Source:Bill Musgrave, American Gold Exchange
AustinExtending its slide, gold fell 0.9% to close under $1,809 as resurgent risk appetite, higher bond yields, and an increasingly hawkish rate view from the Fed pressured alternative assets. The metal lost 3.9% for the week, its worst in 11 months.
US equities rebounded sharply as bargain-hunters speculated that the recent selloff is overdone and a bottom is near. The Dow bounced 1.5% higher while the S&P 500 and Nasdaq added 2.5% and 4%, respectively.
But all three indexes remain on track for weekly losses, with the S&P 500 flirting with a bear market correction of around 18% since its January peak.
Benchmark 10-year Treasury yields also bounced higher after two days of declines as traders shifted away from government debt. Higher yields are a headwind for gold because they increase the opportunity cost for holding it instead of bonds as a safe-haven asset.

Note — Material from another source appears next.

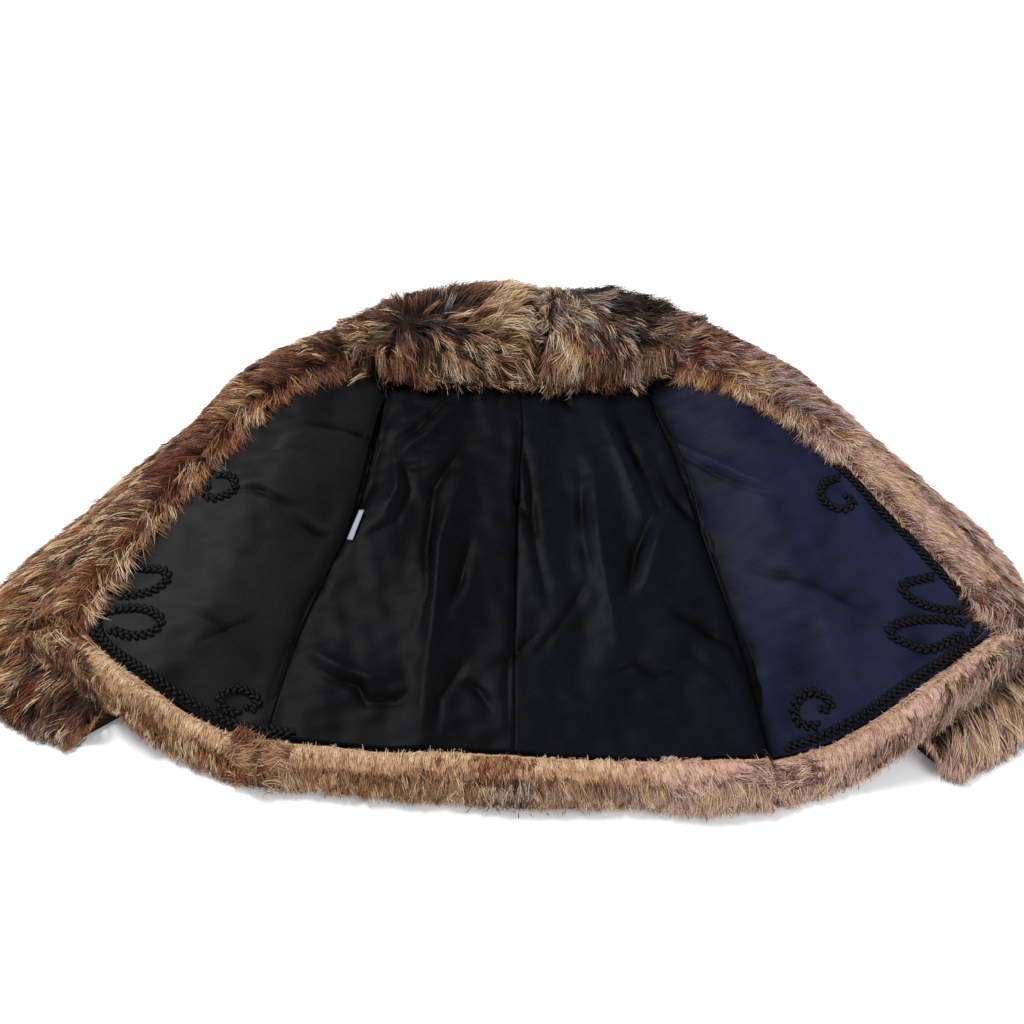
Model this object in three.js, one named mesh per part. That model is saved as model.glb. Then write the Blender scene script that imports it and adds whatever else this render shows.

The increasingly hawkish rate outlook from the Fed also supported bond yields after Cleveland Fed President Loretta Mester said a 75-basis-point increase is back on the table for September. Fed Chair Jerome Powell had calmed markets last week by saying a hike of that size is not being "actively considered" by the central bank.
The dollar edged down 0.1% on profit-taking after surging this week to a new 20-year high against major rivals. The buck still closed the week nearly 1% higher, pressuring gold and other commodities by making them more expensive in other currencies.
The other precious metals were mixed. Silver added 1.1%, but notched a weekly decline of 6.2%, its biggest since late January. Platinum edged down 0.1% while palladium rose 3.1%.
At the Comex close: June gold dropped $16.40 to $1,808.20; July silver rose 23 cents to $21; July platinum dipped 70 cents to $930.70; and June palladium climbed $57.10 to $1,917.70 an ounce.